9) The Sundowners on The Flying Nun (09/26/68)
This is probably the most psychedelic that any mainstream 1960s sitcom ever got, aside from The Monkees. In fact, the Sundowners’ main claim to fame was actually opening for the Monkees on their 1967 tour and playing on some of the band’s studio albums. They also starred in an episode of It Takes A Thief as the Raspberry Wristwatch, which I like to think was an intentional reference to garage groups like Strawberry Alarm Clock and the Chocolate Watch Band.
On this episode of The Flying Nun, the Sundowners bring an acid-tinged edge to the normally lighthearted comedy, including a strobe light show and go-go dancers to accompany their heavy psych rock cover of Sister Bertrille’s self-penned “A Whole New World.” For some reason, Bertrille does not appreciate the improvements that the Sundowners made on her sickeningly sweet song, and the implication is that we’re supposed to prefer her boring version (seen at 21:48 in the video below), even though the Sundowners clearly did it better. I mean, who doesn’t dig hip phrases like “Higher Than High!” and “Magic Mushrooms”? Oh, those flower children. They totally said those things… didn’t they?
10) The Seeds on The Mothers-In-Law (04/28/68)
Believe it or not, this kid is actually supposed to be the Seeds’ manager in this episode, and to make matters even more uncool, the band has been redubbed “the Warts.” Maybe their appearance on this poorly written show was the real reason the Seeds’ career went downhill in 1968.
Because I can’t find more than this short clip and a one sentence IMDB summary, I have no idea what led the Seeds to spontaneously perform their garage classic “Pushin’ Too Hard” in the middle of this lame family’s living room. The folks on the couch seem to be smiling through their confusion, while the blonde girl takes on the role of obligatory go-go dancer.
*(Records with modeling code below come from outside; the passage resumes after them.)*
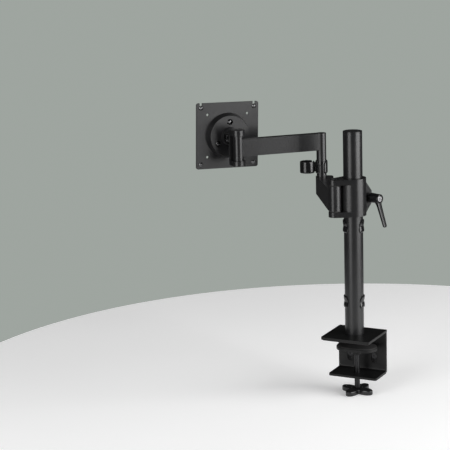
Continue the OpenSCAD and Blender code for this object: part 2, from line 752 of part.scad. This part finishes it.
desk_sheet();
base_plate();
clamp_bracket();
bracket_screws();
clamp_pad();
pad_rubber();
pad_clip();
clamp_screw();
clamp_knob();
pole();
pole_plug();
pole_bolt();
pole_cap();
clip_low();
clip_high();
collar_liner();
collar();
hinge_pin();
hinge_nut();
lever_stud();
lever_nut();
lever_washer();
lever_screw();
lever_spring();
lever_handle();
lower_arm();
hinge_bushes();
elbow_clip();
elbow_screw();
elbow_washer();
upper_arm();
elbow_bush();
elbow_top_bush();
elbow_cap();
head_bushes();
head_fork();
head_pin();
head_nut();
tilt_washers();
head_disc();
tilt_bolt();
tilt_nut();
turn_washers();
retainer_disc();
disc_screws();
vesa_plate();
vesa_screws();
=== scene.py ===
import json
import math

import bmesh
import bpy
from mathutils import Matrix, Vector


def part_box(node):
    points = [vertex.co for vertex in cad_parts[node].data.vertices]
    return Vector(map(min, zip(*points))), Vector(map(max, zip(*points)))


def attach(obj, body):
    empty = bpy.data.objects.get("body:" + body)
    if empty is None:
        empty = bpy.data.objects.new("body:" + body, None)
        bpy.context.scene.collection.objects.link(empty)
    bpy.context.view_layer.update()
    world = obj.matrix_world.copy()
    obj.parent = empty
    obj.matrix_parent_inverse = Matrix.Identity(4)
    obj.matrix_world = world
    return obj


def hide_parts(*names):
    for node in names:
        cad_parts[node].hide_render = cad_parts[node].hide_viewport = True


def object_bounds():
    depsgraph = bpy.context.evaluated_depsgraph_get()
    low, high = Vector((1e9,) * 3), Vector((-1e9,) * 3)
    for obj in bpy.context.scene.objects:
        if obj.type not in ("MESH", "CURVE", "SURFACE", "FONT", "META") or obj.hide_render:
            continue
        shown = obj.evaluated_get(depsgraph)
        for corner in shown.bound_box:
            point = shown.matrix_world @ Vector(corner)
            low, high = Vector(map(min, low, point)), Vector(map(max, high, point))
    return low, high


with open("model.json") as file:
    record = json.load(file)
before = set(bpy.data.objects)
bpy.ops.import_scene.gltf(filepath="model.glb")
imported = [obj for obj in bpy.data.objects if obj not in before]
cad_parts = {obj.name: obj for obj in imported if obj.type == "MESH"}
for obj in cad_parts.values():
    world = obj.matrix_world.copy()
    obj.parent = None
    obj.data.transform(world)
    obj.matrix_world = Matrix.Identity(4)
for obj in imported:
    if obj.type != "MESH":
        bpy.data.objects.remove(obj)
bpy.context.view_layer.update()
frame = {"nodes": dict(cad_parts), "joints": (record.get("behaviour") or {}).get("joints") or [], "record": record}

MM = 0.001
nodes = frame["nodes"]

# the camera, about the point that it looks at
VIEW_AZIMUTH = 27.45      # degrees, 0 looks along +Y
VIEW_ELEVATION = 12.24
VIEW_ROLL = -1.64
VIEW_DISTANCE = 2.75      # metres
VIEW_TARGET = Vector((-0.195, -0.104, 0.206))
LENS_MM = 128
SENSOR_MM = 36
FAR_CLIP = 50

# stage, in metres
FLOOR_RADIUS = 0.78
FLOOR_DROP = 0.0005       # of the floor below the object
FLOOR_SIDES = 128
FLOOR_GLOW = 0.26         # lifts the floor to the pale tone of the desk
WALL_COLOUR = (0.345, 0.376, 0.350, 1)
STUDIO_DIM = (0.03, 0.03, 0.03, 1)

# name, degrees from the camera's azimuth, elevation, distance, width and height in metres, radiance
LIGHTS = (
    ("left_strip", -41, 14, 2.2, 1.3, 2.2, 3.8),
    ("right_strip", 62, 15, 2.2, 2.1, 2.1, 5.5),
    ("top_soft", 0, 82, 2.4, 1.6, 1.6, 1.0),
)

# edges
SHARP_ANGLE = math.radians(28)
FLAT_ANGLE = math.radians(0.4)
JOIN_DISTANCE = 2e-6
EDGE_SEGMENTS = 2


# ---- materials ----

def new_material(name):
    """A material with its node tree and its Principled shader."""
    material = bpy.data.materials.new(name)
    material.use_nodes = True
    tree = material.node_tree
    return material, tree, tree.nodes["Principled BSDF"]


def add(tree, kind, **inputs):
    """Adds a node with its inputs set; an underscore in a name stands for a space."""
    node = tree.nodes.new(kind)
    for key, value in inputs.items():
        node.inputs[key.replace("_", " ")].default_value = value
    return node


def noise_of(tree, scale, detail, roughness=0.5):
    """Noise in the piece's own coordinates, in metres."""
    place = tree.nodes.new("ShaderNodeTexCoord")
    noise = add(tree, "ShaderNodeTexNoise", Scale=scale, Detail=detail, Roughness=roughness)
    tree.links.new(place.outputs["Object"], noise.inputs["Vector"])
    return noise


def ramp_of(tree, source, stops):
    """A colour ramp on a noise, between two stops of (place, colour)."""
    ramp = tree.nodes.new("ShaderNodeValToRGB")
    for end, (place, colour) in zip(ramp.color_ramp.elements, stops):
        end.position, end.color = place, (*colour, 1)
    tree.links.new(source.outputs["Fac"], ramp.inputs["Fac"])
    return ramp


def range_of(tree, source, low, high, out_low, out_high):
    """Spreads a noise between two values."""
    spread = add(tree, "ShaderNodeMapRange")
    for key, value in (("From Min", low), ("From Max", high), ("To Min", out_low), ("To Max", out_high)):
        spread.inputs[key].default_value = value
    tree.links.new(source.outputs["Fac"], spread.inputs["Value"])
    return spread


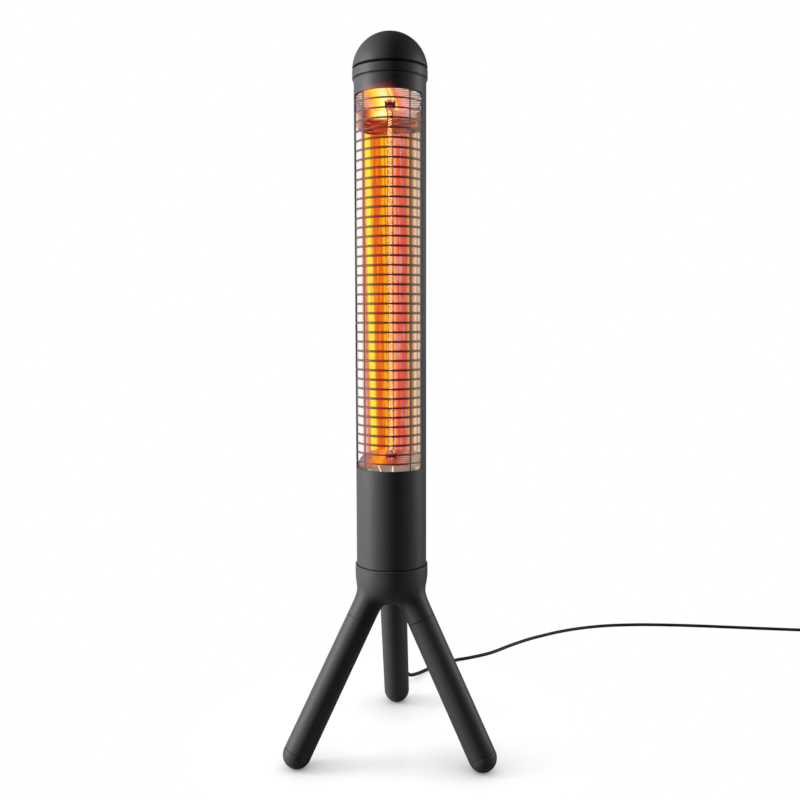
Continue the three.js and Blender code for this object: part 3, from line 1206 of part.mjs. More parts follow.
/** Points of the coil: in and out again in two layers, then a tail that rises to the plug. */
function coilPoints() {
  const forward = new THREE.Vector3(Math.cos(COIL_HEADING), Math.sin(COIL_HEADING), 0);
  const right = new THREE.Vector3(forward.y, -forward.x, 0);
  const start = new THREE.Vector3(...COIL_ENTRY, CORD_FLOOR_HEIGHT);
  const straight = 2 * CORD_RADIUS;
  const centre = start.clone().addScaledVector(forward, straight).addScaledVector(right, COIL_OUTER_RADIUS);
  const points = [start, start.clone().addScaledVector(forward, straight / 2)];
  for (let step = 0; step <= COIL_TURNS * COIL_STEPS; step += 1) {
    const turns = step / COIL_STEPS;
    const fromMiddle = Math.abs(turns - COIL_TURNS / 2);
    const radius = COIL_OUTER_RADIUS - COIL_SPACING * (COIL_TURNS / 2 - fromMiddle);
    const climb = THREE.MathUtils.smoothstep(turns, COIL_TURNS / 2 - 0.25, COIL_TURNS / 2 + 0.25);
    const angle = 2 * Math.PI * turns;
    const point = centre.clone()
      .addScaledVector(right, -radius * Math.cos(angle))
      .addScaledVector(forward, radius * Math.sin(angle));
    point.z += COIL_SPACING * climb;
    points.push(point);
  }
  const last = points[points.length - 1];
  const plugHeight = PLUG_RADIUS + FIT_GAP / 3;
  for (const share of [0.3, 0.6, 0.82, 1]) {
    const point = last.clone().addScaledVector(forward, share * COIL_TAIL);
    point.z += (plugHeight - last.z) * THREE.MathUtils.smoothstep(share, 0, 0.8);
    points.push(point);
  }
  return points;
}

/** A body about Z moved to the coil's end, with its axis along the cord. */
function atPlug(geometry) {
  const end = coil[coil.length - 1];
  return geometry.rotateY(Math.PI / 2).rotateZ(COIL_HEADING).translate(end.x, end.y, end.z);
}

function plugBody() {
  const neckEnd = FIT_GAP + PLUG_NECK_LENGTH;
  const front = neckEnd + PLUG_LENGTH;
  const body = turned([
    [0, FIT_GAP],
    [PLUG_NECK_RADIUS, FIT_GAP],
    [PLUG_NECK_RADIUS + PLUG_NECK_FLARE, neckEnd],
    [PLUG_RADIUS - PLUG_CHAMFER, neckEnd + PLUG_NECK_FLARE],
    [PLUG_RADIUS, neckEnd + PLUG_NECK_FLARE + PLUG_CHAMFER],
    [PLUG_RADIUS, front - PLUG_CHAMFER / 2],
    [PLUG_RADIUS - PLUG_CHAMFER / 2, front],
    [0, front],
  ], CLIP_SIDES);
  const sockets = [-1, 1].map((side) =>
    disc(PLUG_PIN_RADIUS + FIT_GAP, front - PLUG_PIN_SOCKET, front + CUT_OVERRUN, SCREW_SIDES)
      .translate(0, (side * PLUG_PIN_SPACING) / 2, 0));
  return atPlug(cut(body, ...sockets));
}

function plugPin(side) {
  const front = FIT_GAP + PLUG_NECK_LENGTH + PLUG_LENGTH;
  const root = front - PLUG_PIN_SOCKET + FIT_GAP;
  const pin = turned([
    [0, root],
    [PLUG_PIN_RADIUS, root],
    [PLUG_PIN_RADIUS, front + PLUG_PIN_LENGTH - PLUG_PIN_CHAMFER],
    [PLUG_PIN_RADIUS / 2, front + PLUG_PIN_LENGTH],
    [0, front + PLUG_PIN_LENGTH],
  ], SCREW_SIDES);
  return atPlug(pin.translate(0, (side * PLUG_PIN_SPACING) / 2, 0));
}

const coil = coilPoints();
const coilCurve = curveThrough(coil.map((point) => point.toArray()));
const coilSteps = COIL_TURNS * COIL_STEPS + 6;
coilCurve.arcLengthDivisions = 8 * coilSteps;
const coilGap = leastGap(coilCurve.getSpacedPoints(4 * coilSteps), CORD_RADIUS, 2 * COIL_STEPS);
console.log(`least gap of the coil to itself: ${coilGap.toFixed(2)} mm`);

const route = cordRoute();
const cordLength = route.getLength() + coilCurve.getLength();
console.log(`cord outside the object: ${(cordLength / 1000).toFixed(2)} m`);

addPiece(tripod, "cord_gland", cordGland(), RUBBER);
addPiece(tripod, "gland_nut", glandNut(), BLACK_PLASTIC);
addPiece(tripod, "cord_inner", innerCord(), RUBBER);
addPiece(heater, "cord_run", pipe(route, CORD_RADIUS, CORD_SIDES, CORD_STEPS), RUBBER);
addPiece(heater, "cord_coil", pipe(coilCurve, CORD_RADIUS, COIL_SIDES, coilSteps), RUBBER);
addPiece(heater, "plug_body", plugBody(), RUBBER);
addPiece(heater, "plug_pin_left", plugPin(1), BRASS);
addPiece(heater, "plug_pin_right", plugPin(-1), BRASS);

export default heater;
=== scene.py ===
"""Infrared patio heater tower: the fine surfaces, finishes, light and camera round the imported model.

Lengths are in metres, angles in radians. Tower pieces are worked out about the tower's axis, with the
window towards -Y, and then turned and moved onto the tripod.
"""

from math import atan2, cos, pi, radians, sin, tan

import bmesh
import bpy
import numpy as np
from mathutils import Matrix, Vector


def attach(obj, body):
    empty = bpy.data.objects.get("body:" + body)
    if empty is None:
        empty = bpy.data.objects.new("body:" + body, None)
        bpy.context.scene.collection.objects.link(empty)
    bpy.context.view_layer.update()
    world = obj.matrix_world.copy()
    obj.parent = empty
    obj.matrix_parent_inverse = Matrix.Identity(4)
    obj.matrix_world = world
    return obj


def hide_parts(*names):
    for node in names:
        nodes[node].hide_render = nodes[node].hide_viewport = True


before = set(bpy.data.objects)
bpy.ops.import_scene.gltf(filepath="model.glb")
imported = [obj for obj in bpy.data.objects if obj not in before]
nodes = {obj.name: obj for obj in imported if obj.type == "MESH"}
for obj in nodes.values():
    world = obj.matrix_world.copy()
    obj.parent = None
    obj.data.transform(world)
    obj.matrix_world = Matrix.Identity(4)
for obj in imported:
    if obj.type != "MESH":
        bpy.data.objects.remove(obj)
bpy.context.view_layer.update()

# ---------------------------------------------------------------- sizes

FIT_GAP = 0.0003

LEG_TILT = radians(29)
LEG_RADIUS = 0.0251
LEG_WALL = 0.0025
APEX_HEIGHT = 0.3613
STUB_LENGTH = 0.131
SPIGOT_LENGTH = 0.028
SPIGOT_OVERLAP = 0.02
SPIGOT_WALL = 0.004
JOINT_LINE = 0.0006
FOOT_FLAT_DEPTH = 0.0008
FOOT_CAP_RISE = 0.002
FOOT_PLUG_LENGTH = 0.014
SPIGOT_RADIUS = LEG_RADIUS - LEG_WALL - FIT_GAP
FOOT_BALL_PLACE = (APEX_HEIGHT - LEG_RADIUS + FOOT_FLAT_DEPTH) / cos(LEG_TILT)
FOOT_JOINT_PLACE = FOOT_BALL_PLACE - FOOT_CAP_RISE
TOWER_Y = -FOOT_BALL_PLACE * sin(LEG_TILT) / 4
LEG_TURNS = {"rear": 0.0, "front_left": radians(120), "front_right": radians(-120)}

TOWER_TURN = radians(-5.3)
TUBE_RADIUS = 0.0628
TUBE_WALL = 0.0024
TUBE_BOTTOM = 0.3439
TUBE_TOP = 1.193
RIM_RADIUS = 0.0653
RIM_HEIGHT = 0.0047
NECK_RADIUS = TUBE_RADIUS - TUBE_WALL - FIT_GAP
NECK_TOP = 0.3709
NECK_WALL = 0.006
HUB_TOP = 0.3424
HUB_WALL = 0.0045
HUB_HEART = 0.318  # height of the point from which the hub's skin is drawn outward
LIP_HEIGHT = 0.0012
COLLAR_RADIUS = 0.0652
COLLAR_DROP = 0.012
BELL_HEIGHT = 0.059
SEAL_RADIUS = 0.062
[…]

You can’t fault the Seeds for not trying though. The performance may not be live, but they’re making a great show of faking it, or at least Sky Saxon is with his stylin’ wizard cape and erratic moves. In fact, the band’s mere presence brings up this show’s coolness rating by a solid 30%. That takes some true talent.
BONUS! The Lewis & Clarke Expedition on I Dream of Jeannie (12/30/68)
We clearly haven’t made enough fun of hippies yet, so let’s top off our list with the rock and roll orgy on I Dream of Jeannie, hosted by none other than the Lewis & Clarke Expedition.
Although they only ever released one self-titled album in 1967, the members of this group were friends of Michael Nesmith and regularly featured as songwriters and stand-ins on The Monkees. Considering this connection, it’s not surprising that they made their way onto the set of Jeannie, a fellow Screen Gems production.
This nutty scene where General Schaeffer’s daughter invites a band of hippies into the house is the perfect opportunity for a little game I like to call Spot the 60s Stereotypes! Face-painted hippie chick? Check. White sitar player? Check. Zoned-out long-haired weirdo? Triple check. Plus, it’s all backed by Lewis & Clarke’s rockin’ track “Bring On the Sundown.” If I were Major Nelson, I wouldn’t kick the band out. I’d be paying them to stay and play a longer set.
All in all, this musical sequence just goes to show what every one of these episodes have already proven with their varying degrees of beautiful strangeness: that the 1960s were a truly unique time in both music and television history, the likes of which we will probably never see again. And that’s really kind of a shame because, in my humble opinion, we could all use a little more belly dancing to Paul Revere & the Raiders in our lives.